- [Stated problem]: Look over the lines below. Report each one that includes the string "lifts".

- [Record set]:

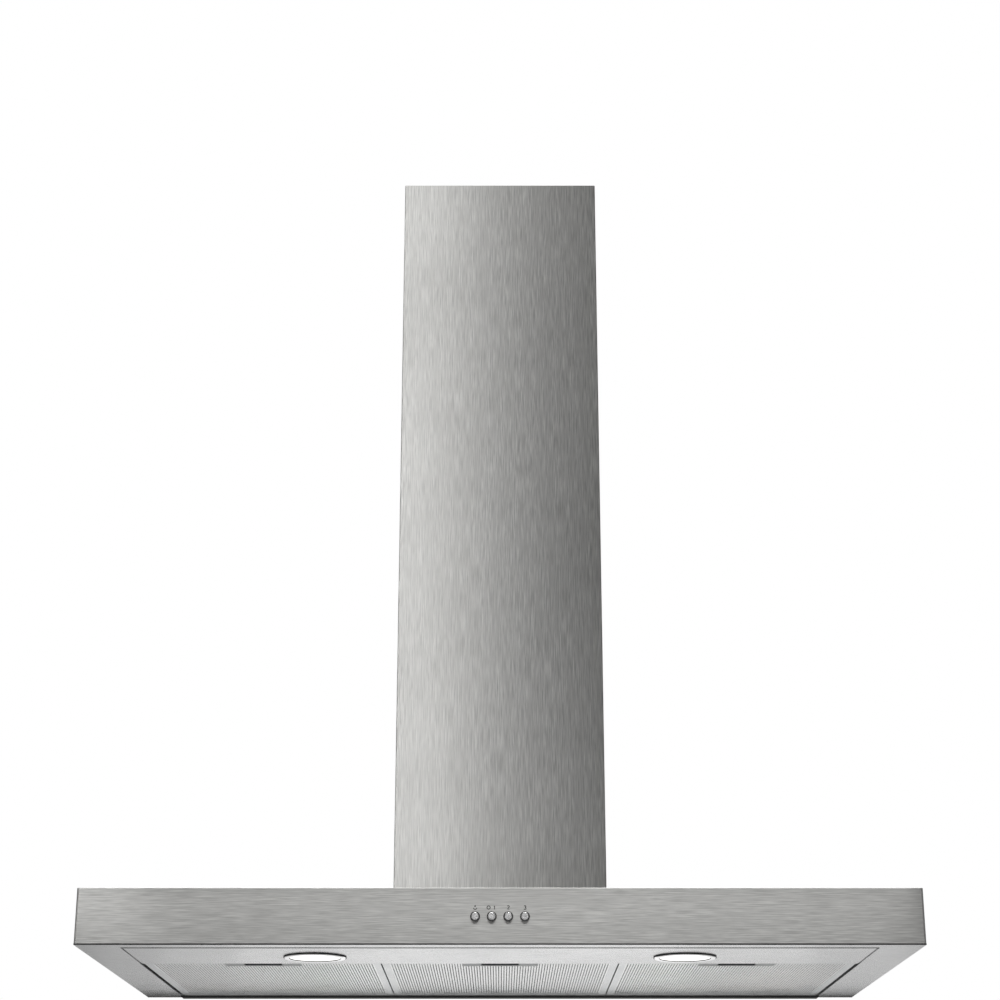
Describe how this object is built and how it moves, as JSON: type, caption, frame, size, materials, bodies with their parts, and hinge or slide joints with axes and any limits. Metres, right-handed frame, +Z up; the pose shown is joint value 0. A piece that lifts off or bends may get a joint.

--

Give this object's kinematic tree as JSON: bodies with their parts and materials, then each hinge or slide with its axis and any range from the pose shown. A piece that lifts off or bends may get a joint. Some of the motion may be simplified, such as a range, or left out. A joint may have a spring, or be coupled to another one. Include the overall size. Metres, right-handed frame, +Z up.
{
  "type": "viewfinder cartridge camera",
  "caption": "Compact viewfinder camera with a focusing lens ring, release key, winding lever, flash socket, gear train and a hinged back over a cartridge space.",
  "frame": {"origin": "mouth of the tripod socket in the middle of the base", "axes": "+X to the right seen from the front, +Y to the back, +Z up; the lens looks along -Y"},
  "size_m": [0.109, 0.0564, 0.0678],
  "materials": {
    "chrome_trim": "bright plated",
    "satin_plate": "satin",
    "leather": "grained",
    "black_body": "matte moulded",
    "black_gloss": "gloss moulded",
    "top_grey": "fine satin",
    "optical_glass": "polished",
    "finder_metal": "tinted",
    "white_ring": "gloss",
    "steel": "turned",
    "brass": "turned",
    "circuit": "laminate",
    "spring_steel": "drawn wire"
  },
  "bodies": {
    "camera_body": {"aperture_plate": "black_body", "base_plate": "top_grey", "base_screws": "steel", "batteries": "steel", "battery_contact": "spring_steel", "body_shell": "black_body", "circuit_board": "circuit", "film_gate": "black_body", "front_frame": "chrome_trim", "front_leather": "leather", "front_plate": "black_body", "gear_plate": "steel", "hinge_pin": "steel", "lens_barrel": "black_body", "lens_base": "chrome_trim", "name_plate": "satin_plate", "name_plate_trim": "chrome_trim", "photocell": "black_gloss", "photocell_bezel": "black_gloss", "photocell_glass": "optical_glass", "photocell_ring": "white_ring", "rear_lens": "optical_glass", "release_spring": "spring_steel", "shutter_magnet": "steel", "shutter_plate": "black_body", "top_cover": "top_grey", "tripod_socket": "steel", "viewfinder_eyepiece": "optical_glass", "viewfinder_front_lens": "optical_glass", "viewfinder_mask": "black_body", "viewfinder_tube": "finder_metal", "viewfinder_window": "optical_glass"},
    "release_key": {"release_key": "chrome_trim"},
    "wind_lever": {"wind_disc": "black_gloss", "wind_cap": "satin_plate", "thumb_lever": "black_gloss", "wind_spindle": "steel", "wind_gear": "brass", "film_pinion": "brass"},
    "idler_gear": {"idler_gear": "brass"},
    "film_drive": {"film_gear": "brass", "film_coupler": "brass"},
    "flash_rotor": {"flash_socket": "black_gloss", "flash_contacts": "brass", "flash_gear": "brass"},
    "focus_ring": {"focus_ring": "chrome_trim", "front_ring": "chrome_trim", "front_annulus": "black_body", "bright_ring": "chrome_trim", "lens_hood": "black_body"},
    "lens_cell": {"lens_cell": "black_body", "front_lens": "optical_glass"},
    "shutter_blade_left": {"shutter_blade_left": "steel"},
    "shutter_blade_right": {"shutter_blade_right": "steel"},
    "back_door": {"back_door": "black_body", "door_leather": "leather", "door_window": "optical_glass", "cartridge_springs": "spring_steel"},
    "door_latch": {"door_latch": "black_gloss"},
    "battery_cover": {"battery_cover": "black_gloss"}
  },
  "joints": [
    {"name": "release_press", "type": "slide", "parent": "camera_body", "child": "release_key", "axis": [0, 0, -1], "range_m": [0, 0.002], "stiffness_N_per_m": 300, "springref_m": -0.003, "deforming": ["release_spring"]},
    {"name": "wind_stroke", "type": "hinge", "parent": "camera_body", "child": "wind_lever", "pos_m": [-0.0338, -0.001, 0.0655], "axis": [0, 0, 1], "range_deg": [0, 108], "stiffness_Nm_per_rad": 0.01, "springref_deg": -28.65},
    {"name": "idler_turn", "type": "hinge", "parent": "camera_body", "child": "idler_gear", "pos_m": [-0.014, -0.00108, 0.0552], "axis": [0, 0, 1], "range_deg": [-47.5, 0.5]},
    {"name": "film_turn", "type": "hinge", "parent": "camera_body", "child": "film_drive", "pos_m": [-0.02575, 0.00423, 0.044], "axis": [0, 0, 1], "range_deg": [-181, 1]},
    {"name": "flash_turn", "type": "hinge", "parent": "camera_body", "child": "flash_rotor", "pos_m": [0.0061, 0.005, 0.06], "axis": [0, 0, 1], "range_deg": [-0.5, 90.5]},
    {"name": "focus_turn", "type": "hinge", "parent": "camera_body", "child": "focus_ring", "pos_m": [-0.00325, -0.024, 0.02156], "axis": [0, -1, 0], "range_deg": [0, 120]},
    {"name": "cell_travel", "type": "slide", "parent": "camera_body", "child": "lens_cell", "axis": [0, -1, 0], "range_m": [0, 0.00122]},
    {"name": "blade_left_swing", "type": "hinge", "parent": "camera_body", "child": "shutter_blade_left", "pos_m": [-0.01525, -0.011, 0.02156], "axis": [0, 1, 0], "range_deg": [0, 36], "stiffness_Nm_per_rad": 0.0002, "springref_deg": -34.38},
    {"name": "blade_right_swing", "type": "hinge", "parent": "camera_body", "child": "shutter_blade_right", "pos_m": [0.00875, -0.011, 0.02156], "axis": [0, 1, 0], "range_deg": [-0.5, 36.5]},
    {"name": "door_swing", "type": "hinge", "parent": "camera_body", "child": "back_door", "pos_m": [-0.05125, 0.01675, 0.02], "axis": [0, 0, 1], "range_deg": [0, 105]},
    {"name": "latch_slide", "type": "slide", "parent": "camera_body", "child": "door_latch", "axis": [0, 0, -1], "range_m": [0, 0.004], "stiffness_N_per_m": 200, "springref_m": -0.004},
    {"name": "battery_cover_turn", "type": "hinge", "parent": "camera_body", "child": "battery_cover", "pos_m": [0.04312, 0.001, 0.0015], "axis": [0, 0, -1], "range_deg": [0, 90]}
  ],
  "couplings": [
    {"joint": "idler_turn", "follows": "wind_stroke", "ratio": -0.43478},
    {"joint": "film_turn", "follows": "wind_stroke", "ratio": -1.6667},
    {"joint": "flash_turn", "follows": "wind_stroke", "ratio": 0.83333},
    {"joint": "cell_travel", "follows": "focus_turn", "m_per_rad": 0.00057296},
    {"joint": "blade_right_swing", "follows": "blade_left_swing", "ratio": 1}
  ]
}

- [Task result]:
Describe how this object is built and how it moves, as JSON: type, caption, frame, size, materials, bodies with their parts, and hinge or slide joints with axes and any limits. Metres, right-handed frame, +Z up; the pose shown is joint value 0. A piece that lifts off or bends may get a joint.
Give this object's kinematic tree as JSON: bodies with their parts and materials, then each hinge or slide with its axis and any range from the pose shown. A piece that lifts off or bends may get a joint. Some of the motion may be simplified, such as a range, or left out. A joint may have a spring, or be coupled to another one. Include the overall size. Metres, right-handed frame, +Z up.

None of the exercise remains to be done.